Now fast forward five years, to Lauren’s second grade year. She, too, was accepted into the honors program. But over time there has been a trend toward local elementary schools offering their own classes; XXXXX School is not the given it once was. We knew the principal at our elementary school was trying to get an honors class going there, but we’d been hearing that for years without it actually happening. After a lot of thought, we decided that Lauren should transfer to XXXXX School for the honors program.

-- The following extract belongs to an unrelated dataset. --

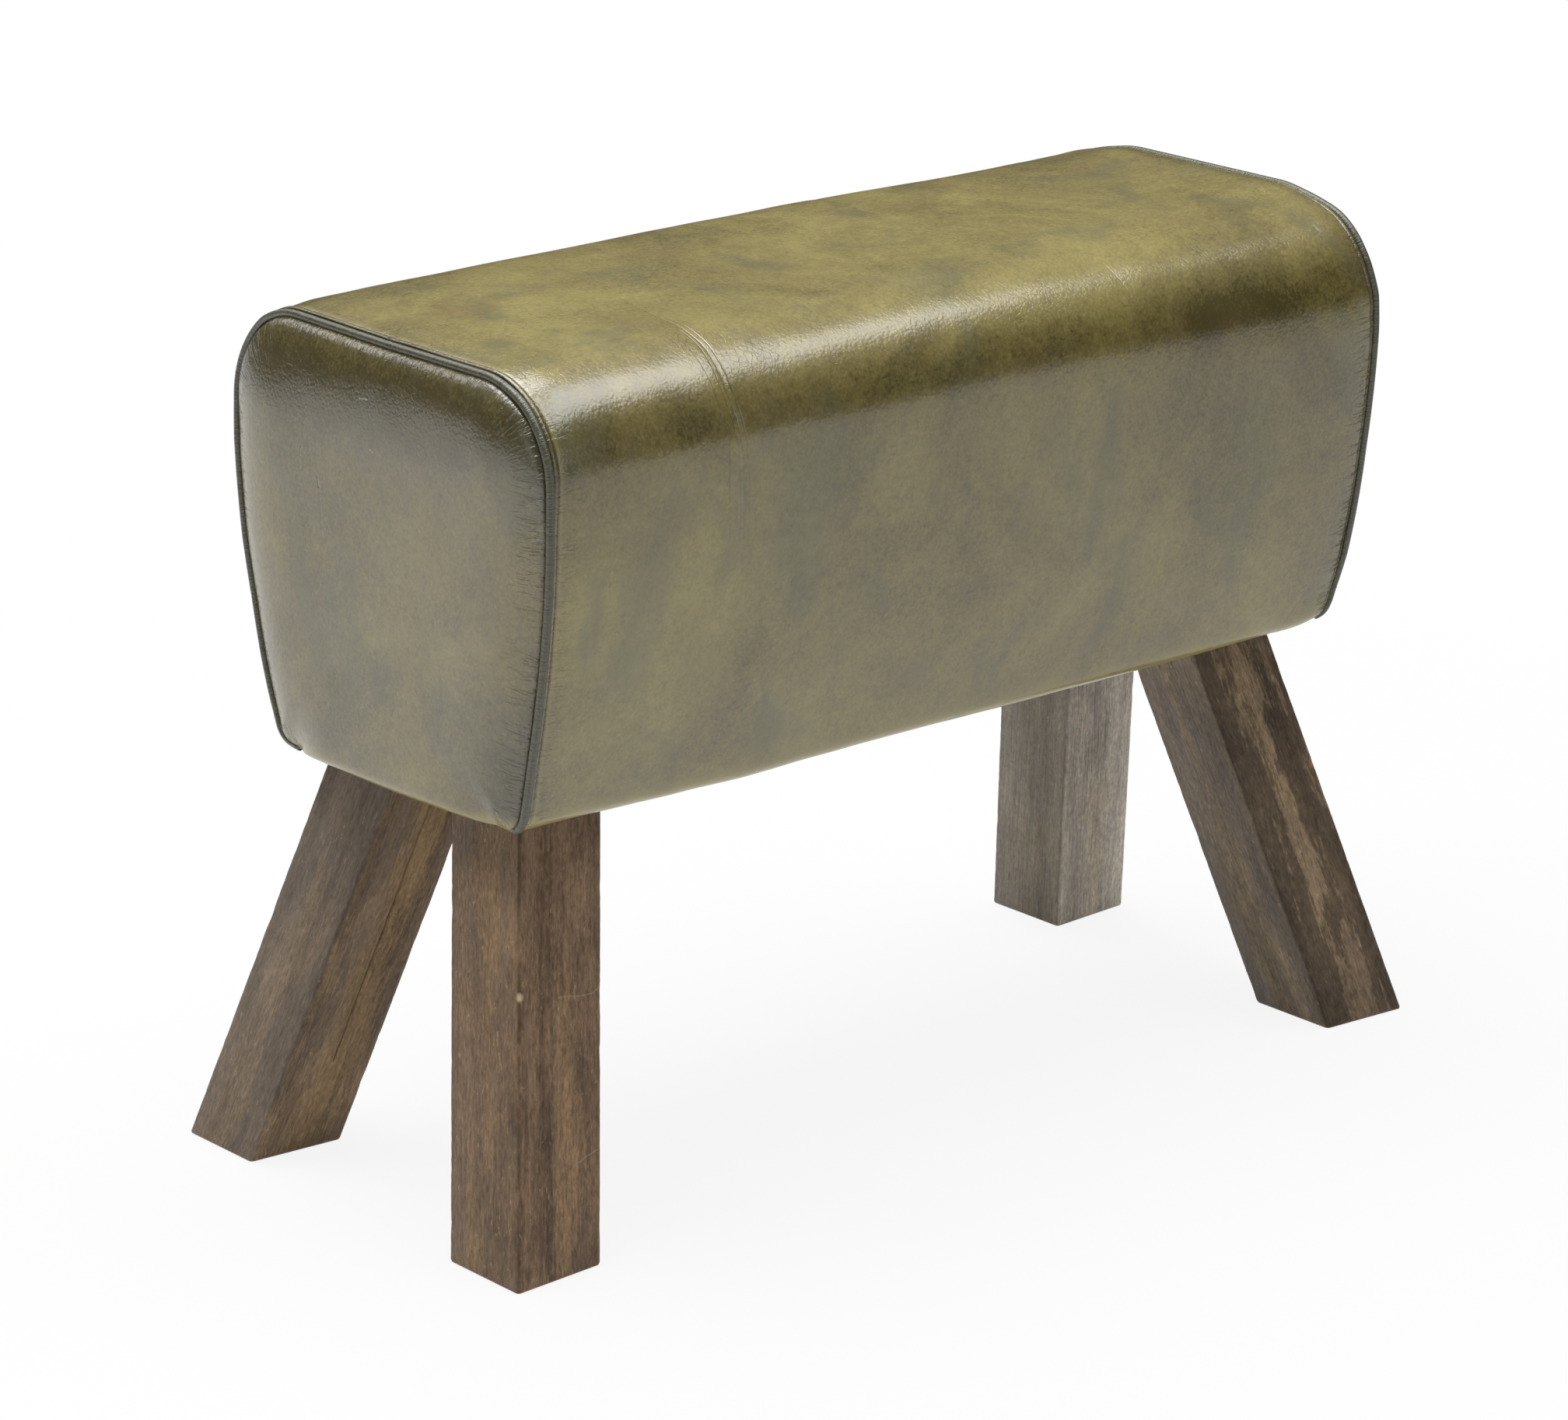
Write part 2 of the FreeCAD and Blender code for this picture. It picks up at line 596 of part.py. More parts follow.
def make_leg_screws():
    """Coach screws with hexagon heads, down through block and tenon into the leg."""
    body = new_body("LegScrews")
    shank = new_sketch(body, "Shank", "XY_Plane", SCREW_SEAT)
    circle(shank, LEG_TOP_X, LEG_TOP_Y, "Sizes.screw_radius")
    pad(body, shank, "Sizes.screw_length", "ShankPad", reverse=True)
    head = new_sketch(body, "Head", "XY_Plane", SCREW_SEAT)
    corner = "Sizes.screw_head_width / sqrt(3)"
    polygon(head, [(f"{LEG_TOP_X} + {corner} * cos({turn})", f"{LEG_TOP_Y} + {corner} * sin({turn})")
                   for turn in range(0, 360, 60)])
    pad(body, head, "Sizes.screw_head_height", "HeadPad")
    repeat_over_legs(body, "leg_screws")


def make_leg_washers():
    """Square plate washers between the screw heads and the leg blocks."""
    body = new_body("LegWashers")
    sketch = new_sketch(body, "WasherOutline", "XY_Plane", BLOCK_TOP)
    half = "Sizes.plate_washer / 2"
    rectangle(sketch, f"{LEG_TOP_X} - {half}", f"{LEG_TOP_X} + {half}",
              f"{LEG_TOP_Y} - {half}", f"{LEG_TOP_Y} + {half}")
    circle(sketch, LEG_TOP_X, LEG_TOP_Y, SCREW_HOLE)
    pad(body, sketch, "Sizes.plate_washer_thickness")
    repeat_over_legs(body, "leg_washers")


def make_dust_cover():
    """Black cloth over the underside, with a window for each leg."""
    body = new_body("DustCover")
    sketch = new_sketch(body, "DustCoverOutline", "XY_Plane", DUST_UNDERSIDE)
    end = f"({TONGUE_END} + Sizes.dust_cover_lap)"
    side = f"({HEM_EDGE} + Sizes.dust_cover_lap)"
    rectangle(sketch, f"-{end}", end, f"-{side}", side)
    pad(body, sketch, "Sizes.dust_cover")
    doc.recompute()
    open_over_legs(body, "LegWindows", UNDERSIDE, f"({LEG_HALF_ALONG} + Sizes.window_gap)",
                   f"({LEG_HALF_ACROSS} + Sizes.window_gap)", "Sizes.dust_cover")
    node(body, "dust_cover")


# ---- the whole bench ---------------------------------------------------------------------------

fill_sheet()
make_wrap()
make_end_panel()
make_piping()
make_top_foam()
make_side_foam()
make_end_foam()
make_base_board()
make_top_board()
make_side_board()
make_end_board()
make_bulkhead()
make_leg_blocks()
make_legs()
make_leg_screws()
make_leg_washers()
make_dust_cover()
doc.recompute()

failed = [obj.Label for obj in doc.Objects if {"Invalid", "Error"} & set(obj.State)]
failed += [obj.Label for obj in nodes if obj.Shape.isNull() or not obj.Shape.isValid()]
if failed:
    raise SystemExit("not built: " + ", ".join(failed))

os.makedirs("parts", exist_ok=True)
for obj in nodes:
    obj.Shape.exportStep(f"parts/{obj.Label}.step")
    print(obj.Label, len(obj.Shape.Solids), round(obj.Shape.Volume))
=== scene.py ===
"""Upholstered pommel horse: a green leather body on four splayed timber legs."""
import math

import bmesh
import bpy
import numpy as np
from bmesh.types import BMEdge, BMVert
from mathutils import Euler, Matrix, Vector, noise


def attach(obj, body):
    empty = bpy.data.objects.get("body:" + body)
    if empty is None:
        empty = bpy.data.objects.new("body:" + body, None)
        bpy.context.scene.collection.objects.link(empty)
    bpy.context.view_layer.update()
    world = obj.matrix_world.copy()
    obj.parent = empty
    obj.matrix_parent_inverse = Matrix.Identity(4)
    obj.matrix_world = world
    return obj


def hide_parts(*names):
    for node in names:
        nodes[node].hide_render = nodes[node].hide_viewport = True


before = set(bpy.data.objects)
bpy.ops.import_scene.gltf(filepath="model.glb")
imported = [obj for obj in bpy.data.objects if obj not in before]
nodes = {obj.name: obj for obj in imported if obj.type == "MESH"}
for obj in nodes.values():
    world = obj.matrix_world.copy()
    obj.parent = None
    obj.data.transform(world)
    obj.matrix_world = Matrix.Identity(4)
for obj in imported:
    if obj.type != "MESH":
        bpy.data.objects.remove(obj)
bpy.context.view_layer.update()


# ---- camera, floor and studio light ----
# The camera stands four metres off the near left corner, about head height of a seated person.
# The floor is a pale sweep. A long soft box overhead on the right makes the sheen on the ridge.

CAMERA_AT = (-2.4821, -2.8740, 1.4680)
CAMERA_AIM = (-0.0121, 0.0186, 0.2627)
CAMERA_ROLL = 0.18
CAMERA_LENS = 132.75

camera = bpy.data.objects.new("camera", bpy.data.cameras.new("camera"))
bpy.context.scene.collection.objects.link(camera)
camera.location = CAMERA_AT
aim = Vector(CAMERA_AIM) - camera.location
roll = Euler((0, 0, math.radians(CAMERA_ROLL)))
camera.rotation_mode = "QUATERNION"
camera.rotation_quaternion = aim.to_track_quat("-Z", "Y") @ roll.to_quaternion()
camera.data.lens = CAMERA_LENS
camera.data.sensor_width = 36
bpy.context.scene.camera = camera
bpy.context.scene.view_settings.view_transform = "Standard"


def new_material(name, **sockets):
    """A Principled material with these socket values, its node tree and its shader."""
    material = bpy.data.materials.new(name)
    material.use_nodes = True
    tree = material.node_tree
    shader = tree.nodes["Principled BSDF"]
    for socket, value in sockets.items():
        shader.inputs[socket.replace("_", " ")].default_value = value
    return material, tree, shader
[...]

From the start of Lauren’s third grade year it was apparent that the issues we’d noticed during Jason’s years there had gotten much worse. The higher-than-desired turnover that had existed for years had turned into an inability to hire or retain good teachers. Rumor said that the principal was the cause; he didn’t support the honors program. By the end of September several of the students who had gone to XXXXX School with Lauren returned to our neighborhood school.

Work started in earnest to get the honors program going at the neighborhood school as quickly as possible, hopefully in time for the next school year. They’d originally planned to begin with just third grade then expand each year, but the demand was so high among students from Lauren’s year that they decided to begin with both third and fourth grades to accommodate her class as well. By spring we knew for sure that the neighborhood school had received county approval to begin their honors program the next school year.

Lauren had said from Day 1 that if there was a choice she was going back, so in May we filed the paperwork for Lauren to transfer back to our neighborhood school for fourth grade. Almost all of the students who’d begun third grade at XXXXX were back at YYYYY for fourth. If we’d known how this would go and how many of Lauren’s academic peers were going to end up back at our neighborhood school during third grade, we never would have sent her to XXXXX for the year. Hindsight is 20/20, but at least she was able to return to the school we all loved for the rest of her elementary school career.